20 février 2015

Le Jour est noir

Marie-Claire Blais, Le Jour est noir, Montréal, Éditions du jour, 1961, 123 pages.

Si je me fie à ce site (Le Passe mot de Venise), Le Jour est noir n’a pas reçu un très bon accueil de la critique lors de sa parution. Et pour cause. Ce que j’écrivais sur Tête blanche, je pourrais le reprendre ici : « Les premiers livres de Marie-Claire Blais sont très sombres. On n’y trouve pas l’ironie qui allège Une saison dans la vie d’Emmanuel. Les enfants sont laissés à eux-mêmes, ignorés par des adultes perdus dans leurs propres problèmes. » Je pourrais aussi reprendre ce passage que j’écrivais sur La Belle bête : « On sent l’influence d’Anne Hébert (Le Torrent) […] et ce, non seulement à cause des thèmes en commun. Blais écrit aussi une histoire qui n’est pas ancrée dans la réalité québécoise (et dans la réalité tout court), et use d’un style littéraire qui se veut poétique. L’histoire de Blais est trop schématique pour qu’on y croie vraiment… »

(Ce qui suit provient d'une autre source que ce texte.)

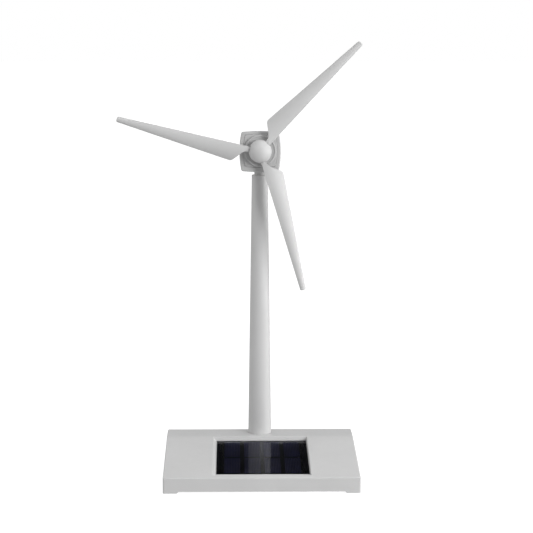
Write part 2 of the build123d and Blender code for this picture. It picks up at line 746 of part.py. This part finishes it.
# A pair of curved magnets, one on each side of the can
with BuildPart() as motor_magnets:
    with BuildSketch(across(MAGNET_BACK)):
        Circle(MOTOR_R - CAN_T)
        Circle(MAGNET_IN_R, mode=Mode.SUBTRACT)
        gap_half = radians((180 - MAGNET_SPAN) / 2)
        gap_w = 2 * MOTOR_R * sin(gap_half)
        Rectangle(gap_w, 2 * MOTOR_R, mode=Mode.SUBTRACT)
    extrude(amount=MAGNET_FRONT - MAGNET_BACK)
motor_magnets.part.label = "motor_magnets"
export_step(motor_magnets.part, "parts/motor_magnets.step")

# Two leaf brushes, one each side of the commutator
cap_face = CAN_BACK + CAP_SPIGOT
with BuildPart() as motor_brushes:
    with BuildSketch(across(cap_face)):
        with GridLocations(2 * (COMMUTATOR_R + RUN_FIT) + BRUSH_T, 0, 2, 1):
            Rectangle(BRUSH_T, 2 * BRUSH_HALF_H)
    extrude(amount=BRUSH_FRONT - cap_face)
motor_brushes.part.label = "motor_brushes"
export_step(motor_brushes.part, "parts/motor_brushes.step")

with BuildPart() as motor_terminals:
    with BuildSketch(across(TAB_BACK)):
        with Locations((-TAB_X, -TAB_DROP), (TAB_X, -TAB_DROP)):
            Rectangle(TAB_W, TAB_T)
    extrude(amount=cap_face - TAB_BACK)
motor_terminals.part.label = "motor_terminals"
export_step(motor_terminals.part, "parts/motor_terminals.step")

with BuildPart() as motor_screws:
    for x in (-MOTOR_SCREW_X, MOTOR_SCREW_X):
        head_seat = Plane(
            origin=(x, tower_y - FACE_FRONT + MOTOR_HEAD_T, HUB_Z),
            x_dir=(1, 0, 0),
            z_dir=(0, 1, 0),
        )
        screw_length = FACE_FRONT - MOTOR_HEAD_T - FACE_BACK + CAN_T
        add(screw(head_seat, MOTOR_HEAD_R, MOTOR_HEAD_T, MOTOR_SCREW_R, screw_length))
motor_screws.part.label = "motor_screws"
export_step(motor_screws.part, "parts/motor_screws.step")

# ---------------------------------------------------------------- what turns with the rotor
with BuildPart() as motor_shaft:
    with BuildSketch(across(SHAFT_BACK)):
        Circle(SHAFT_R)
    extrude(amount=SHAFT_FRONT - SHAFT_BACK)
    chamfer(motor_shaft.faces().filter_by(GeomType.PLANE).edges(), SHAFT_R / 4)
motor_shaft.part.label = "motor_shaft"
export_step(motor_shaft.part, "parts/motor_shaft.step")

# Laminated iron core: a hub, three poles and their curved shoes
with BuildPart() as armature_core:
    with BuildSketch(across(CORE_BACK)):
        Circle(CORE_R)
        Circle(CORE_R - SHOE_T, mode=Mode.SUBTRACT)
        slot_w = 2 * CORE_R * sin(radians((360 / POLES - SHOE_SPAN) / 2))
        with PolarLocations(CORE_R, POLES, start_angle=180 / POLES):
            Rectangle(3 * SHOE_T, slot_w, mode=Mode.SUBTRACT)
        with PolarLocations((CORE_R - SHOE_T / 2) / 2, POLES):
            Rectangle(CORE_R - SHOE_T / 2, POLE_W)
        Circle(CORE_HUB_R)
        Circle(SHAFT_R, mode=Mode.SUBTRACT)
    extrude(amount=CORE_FRONT - CORE_BACK)
armature_core.part.label = "armature_core"
export_step(armature_core.part, "parts/armature_core.step")

# One coil round each pole
with BuildPart() as armature_coils:
    with BuildSketch(across(CORE_BACK - COIL_OVERHANG)):
        with PolarLocations((COIL_IN_R + COIL_OUT_R) / 2, POLES):
            Rectangle(COIL_OUT_R - COIL_IN_R, COIL_W)
    extrude(amount=CORE_FRONT - CORE_BACK + 2 * COIL_OVERHANG)
    with BuildSketch(across(CORE_BACK)):
        with PolarLocations((COIL_IN_R + COIL_OUT_R) / 2, POLES):
            Rectangle(COIL_OUT_R, POLE_W)
    extrude(amount=CORE_FRONT - CORE_BACK, mode=Mode.SUBTRACT)
armature_coils.part.label = "armature_coils"
export_step(armature_coils.part, "parts/armature_coils.step")

with BuildPart() as commutator:
    with BuildSketch(across(COMMUTATOR_BACK)):
        Circle(COMMUTATOR_R)
        Circle(SHAFT_R, mode=Mode.SUBTRACT)
    extrude(amount=COMMUTATOR_FRONT - COMMUTATOR_BACK)
    with BuildSketch(across(COMMUTATOR_BACK)):
        with PolarLocations(COMMUTATOR_R, POLES):
            Rectangle(2 * COMMUTATOR_SLOT_DEPTH, COMMUTATOR_SLOT_W)
    extrude(amount=COMMUTATOR_FRONT - COMMUTATOR_BACK, mode=Mode.SUBTRACT)
commutator.part.label = "commutator"
export_step(commutator.part, "parts/commutator.step")


def blade_plane(angle):
    """Rotor plane turned to one blade: X runs out along the blade, Y towards its trailing edge."""
    out = (cos(radians(angle)), 0, sin(radians(angle)))
    return Plane(origin=(0, tower_y - BLADE_PLANE, HUB_Z), x_dir=out, z_dir=(0, -1, 0))


def blade_section(angle, radius):
    """Plane across a blade at a radius: X towards the trailing edge, Y forward, its normal outwards."""
    base = blade_plane(angle)
    return Plane(
        origin=base.origin + base.x_dir * radius,
        x_dir=base.y_dir,
        z_dir=base.x_dir,
    )


blade_angles = [FIRST_BLADE + 360 / BLADE_COUNT * number for number in range(BLADE_COUNT)]

with BuildPart() as hub:
    with BuildSketch(across(HUB_BACK)):
        Circle(HUB_R)
    extrude(amount=HUB_FRONT - HUB_BACK)
    chamfer(hub.faces().sort_by(Axis.Y)[0].edges(), HUB_CHAMFER)
    with BuildSketch(across(HUB_BACK)):
        Circle(SHAFT_R)
    extrude(amount=SHAFT_FRONT - HUB_BACK, mode=Mode.SUBTRACT)
    for angle in blade_angles:
        with BuildSketch(blade_section(angle, PIN_START)):
            Circle(PIN_R)
        extrude(amount=HUB_R, mode=Mode.SUBTRACT)
hub.part.label = "hub"
export_step(hub.part, "parts/hub.step")


def dome(radius, tip):
    """Half section of a round nose: straight over the hub, then curving in to the tip."""
    reach = tip - SPINNER_SHOULDER
    with BuildSketch(Plane.XY) as section:
        with BuildLine():
            Line((SPINNER_BACK, radius), (SPINNER_SHOULDER, radius))
            Bezier(
                (SPINNER_SHOULDER, radius),
                (SPINNER_SHOULDER + DOME_RUN * reach, radius),
                (tip, DOME_BLUNTNESS * radius),
                (tip, 0),
            )
            Polyline((tip, 0), (SPINNER_BACK, 0), (SPINNER_BACK, radius))
        make_face()
    return section.sketch


with BuildPart() as spinner:
    with BuildSketch(rotor_profile):
        add(dome(SPINNER_R, SPINNER_TIP))
    revolve(axis=rotor_axis)
    with BuildSketch(rotor_profile):
        add(dome(SPINNER_R - SPINNER_WALL, SPINNER_TIP - SPINNER_WALL))
    revolve(axis=rotor_axis, mode=Mode.SUBTRACT)
    # A round-ended notch in the rim for each blade's root
    for angle in blade_angles:
        with BuildSketch(blade_section(angle, HUB_R / 2)):
            with Locations((0, NOTCH_FRONT - NOTCH_W / 2 - BLADE_PLANE)):
                Circle(NOTCH_W / 2)
            back_end = SPINNER_BACK - BLADE_PLANE - 1
            front_end = NOTCH_FRONT - NOTCH_W / 2 - BLADE_PLANE
            with Locations((0, (back_end + front_end) / 2)):
                Rectangle(NOTCH_W, front_end - back_end)
        extrude(amount=SPINNER_R, mode=Mode.SUBTRACT)
spinner.part.label = "spinner"
export_step(spinner.part, "parts/spinner.step")


def blade_lens(radius):
    """The blade's thin section at a radius: round nose forward, trailing edge set back by the twist."""
    share = (radius - SHOULDER_AT) / (ROTOR_R - SHOULDER_AT)
    twist = radians(ROOT_TWIST + (TIP_TWIST - ROOT_TWIST) * radius / ROTOR_R)
    thickness = ROOT_THICKNESS + (TIP_THICKNESS - ROOT_THICKNESS) * radius / ROTOR_R
    trailing = SHOULDER_TRAILING + share * (TIP_TRAILING - SHOULDER_TRAILING)
    along = Vector(cos(twist), -sin(twist))
    normal = Vector(sin(twist), cos(twist))
    nose = along * (LEADING / cos(twist) + NOSE_R)
    tail = along * (trailing / cos(twist) - TAIL_R)
    crest = nose + (tail - nose) * CREST_AT
    front = crest + normal * thickness * FRONT_BULGE
    back = crest - normal * thickness * (1 - FRONT_BULGE)
    with BuildSketch(Plane.XY) as section:
        with BuildLine():
            ThreePointArc(nose + normal * NOSE_R, nose - along * NOSE_R, nose - normal * NOSE_R)
            ThreePointArc(nose - normal * NOSE_R, back, tail - normal * TAIL_R)
            ThreePointArc(tail - normal * TAIL_R, tail + along * TAIL_R, tail + normal * TAIL_R)
            ThreePointArc(tail + normal * TAIL_R, front, nose + normal * NOSE_R)
        make_face()
    return section.sketch


for number, angle in enumerate(blade_angles, start=1):
    with BuildPart() as blade:
        for radius in BLADE_STATIONS:
            with BuildSketch(blade_section(angle, radius)):
                add(blade_lens(radius))
        loft()
        # Outline seen along the rotor's axis: narrow root, slanting shoulder, rounded tip
        with BuildSketch(blade_plane(angle).offset(-ROTOR_R / 4)) as outline:
            with BuildLine():
                Polyline(
                    (ROOT_START, LEADING - TRIM),
                    (ROOT_START, ROOT_TRAILING),
                    (ROOT_FLARE_AT, ROOT_TRAILING),
                    (SHOULDER_AT, SHOULDER_TRAILING + TRIM),
                    (ROTOR_R, TIP_TRAILING + TRIM),
                    (ROTOR_R, LEADING - TRIM),
                    close=True,
                )
            make_face()
            fillet(outline.vertices().sort_by_distance((SHOULDER_AT, SHOULDER_TRAILING))[0], SHOULDER_R)
            fillet(outline.vertices().sort_by_distance((ROOT_FLARE_AT, ROOT_TRAILING))[0], FLARE_R)
            fillet(outline.vertices().sort_by(Axis.X)[-2:], TIP_CORNER_R)
        extrude(amount=ROTOR_R / 2, mode=Mode.INTERSECT)
        with BuildSketch(blade_section(angle, PIN_START)):
            Circle(PIN_R)
        extrude(amount=PIN_END - PIN_START)
    blade.part.label = f"blade_{number}"
    export_step(blade.part, f"parts/blade_{number}.step")


# ---------------------------------------------------------------- leads
def corner_radii(points):
    """Largest tidy arc at each corner of a route: RUN_SHARE of the shorter run over tan of half the turn."""
    radii = []
    for before, at, after in zip(points, points[1:], points[2:]):
        run_in = Vector(*at) - Vector(*before)
        run_out = Vector(*after) - Vector(*at)
        turn = radians(run_in.get_angle(run_out))
        radii.append(RUN_SHARE * min(run_in.length, run_out.length) / tan(turn / 2))
    return radii


def lead(points):
    """Round insulated lead along a route of straight runs joined by arcs."""
    radii = corner_radii(points)
    print("lead radii", [round(radius, 1) for radius in radii])
    with BuildPart() as piece:
        with BuildLine() as route:
            FilletPolyline(*points, radius=radii)
        start = Vector(*points[0])
        with BuildSketch(Plane(origin=start, z_dir=Vector(*points[1]) - start)):
            Circle(LEAD_R)
        sweep()
    return piece.part


pad_y = crease_y - LEAD_SLOT_REAR * cos(radians(slope_angle))
pad_z = DECK_H - LEAD_SLOT_REAR * sin(radians(slope_angle)) - (board_drop + BOARD_T)
tab_z = HUB_Z - TAB_DROP - TAB_T / 2
for colour, hand in (("red", 1), ("black", -1)):
    lower = lead(
        [
            (hand * LEAD_PAD_X, pad_y, pad_z - LEAD_PAD_GAP),
            *((hand * x, pad_y + behind, z) for x, behind, z in LOWER_ROUTE),
            (hand * LEAD_X, tower_y - LEAD_TURN, LEAD_FLOOR),
            (hand * LEAD_X, tower_y, LEAD_FLOOR + LEAD_TURN),
            (hand * LEAD_X, tower_y, LEAD_SPLIT - SPLIT_GAP),
        ]
    )
    lower.label = f"lead_{colour}_lower"
    export_step(lower, f"parts/lead_{colour}_lower.step")
    upper = lead(
        [
            (hand * LEAD_X, tower_y, LEAD_SPLIT + SPLIT_GAP),
            (hand * LEAD_X, tower_y, LEAD_SPREADS_AT),
            (hand * TAB_X, tower_y, LEAD_SPREAD_BY),
            (hand * TAB_X, tower_y, tab_z),
        ]
    )
    upper.label = f"lead_{colour}_upper"
    export_step(upper, f"parts/lead_{colour}_upper.step")
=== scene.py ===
import json
from math import cos, radians, sin

import bmesh
import bpy
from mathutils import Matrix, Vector


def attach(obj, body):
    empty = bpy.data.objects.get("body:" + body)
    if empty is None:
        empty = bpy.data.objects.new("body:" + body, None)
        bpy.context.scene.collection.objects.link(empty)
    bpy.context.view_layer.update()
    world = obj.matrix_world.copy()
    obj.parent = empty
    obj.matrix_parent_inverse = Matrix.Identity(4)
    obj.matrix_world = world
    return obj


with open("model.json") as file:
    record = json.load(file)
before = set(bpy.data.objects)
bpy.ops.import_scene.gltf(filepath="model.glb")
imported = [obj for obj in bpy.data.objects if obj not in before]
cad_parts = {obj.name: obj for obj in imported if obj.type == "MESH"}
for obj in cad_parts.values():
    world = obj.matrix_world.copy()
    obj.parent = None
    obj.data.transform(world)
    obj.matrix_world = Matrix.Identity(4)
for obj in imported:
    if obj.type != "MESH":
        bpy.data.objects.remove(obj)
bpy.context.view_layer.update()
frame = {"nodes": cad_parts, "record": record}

MM = 0.001

# ---------------------------------------------------------------- camera
# A short telephoto view from the front, as high as the upper blade's tip and a little left of the tower.
CAMERA_AT = (-0.0221, -1.2755, 0.3505)
CAMERA_PITCH = 8.25
CAMERA_YAW = 0.815
CAMERA_LENS = 112.3
CAMERA_SHIFT = 0.0204

camera_data = bpy.data.cameras.new("camera")
camera_data.lens = CAMERA_LENS
camera_data.sensor_width = 36.0
camera_data.shift_x = CAMERA_SHIFT
camera_data.clip_start = 0.01
camera_data.clip_end = 50.0
camera = bpy.data.objects.new("camera", camera_data)
camera.location = CAMERA_AT
camera.rotation_euler = (radians(90 - CAMERA_PITCH), 0, radians(-CAMERA_YAW))
bpy.context.scene.collection.objects.link(camera)
bpy.context.scene.camera = camera
bpy.context.scene.view_settings.view_transform = "Standard"

# ---------------------------------------------------------------- materials
# A Mix node has a set of sockets for each kind of value, so these go by number.
MIX_COLOUR_A = 6
MIX_COLOUR_B = 7
MIX_COLOUR_OUT = 2
MIX_FLOAT_A = 2
MIX_FLOAT_B = 3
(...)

On découvre les quatre personnages principaux dans un long prologue de 14 pages. Ils ont entre 13 et 15 ans et forment déjà des couples : celui de Raphaël et Marie-Christine et celui de José et Yance. À travers leurs dialogues et quelques passages descriptifs, le narrateur relate leur première expérience amoureuse, sexuelle et désastreuse dans le cas du premier couple, tout en douceur pour le second. Inutile de résumer en détail le reste du récit : on retrouve les mêmes personnages – et quelques autres dont la sœur de Raphael et Yance - à des âges différents de leur vie. Et toutes les désillusions amoureuses qu’on puisse imaginer : des couples qui se brisent et se refont; des enfants qui repassent dans leurs pas; des hommes, les violents comme les faibles, qui détruisent les femmes; celles-ci qui détruisent leurs enfants. Femme insatisfaite, mari infidèle, homme immature et lâche, mère indigne...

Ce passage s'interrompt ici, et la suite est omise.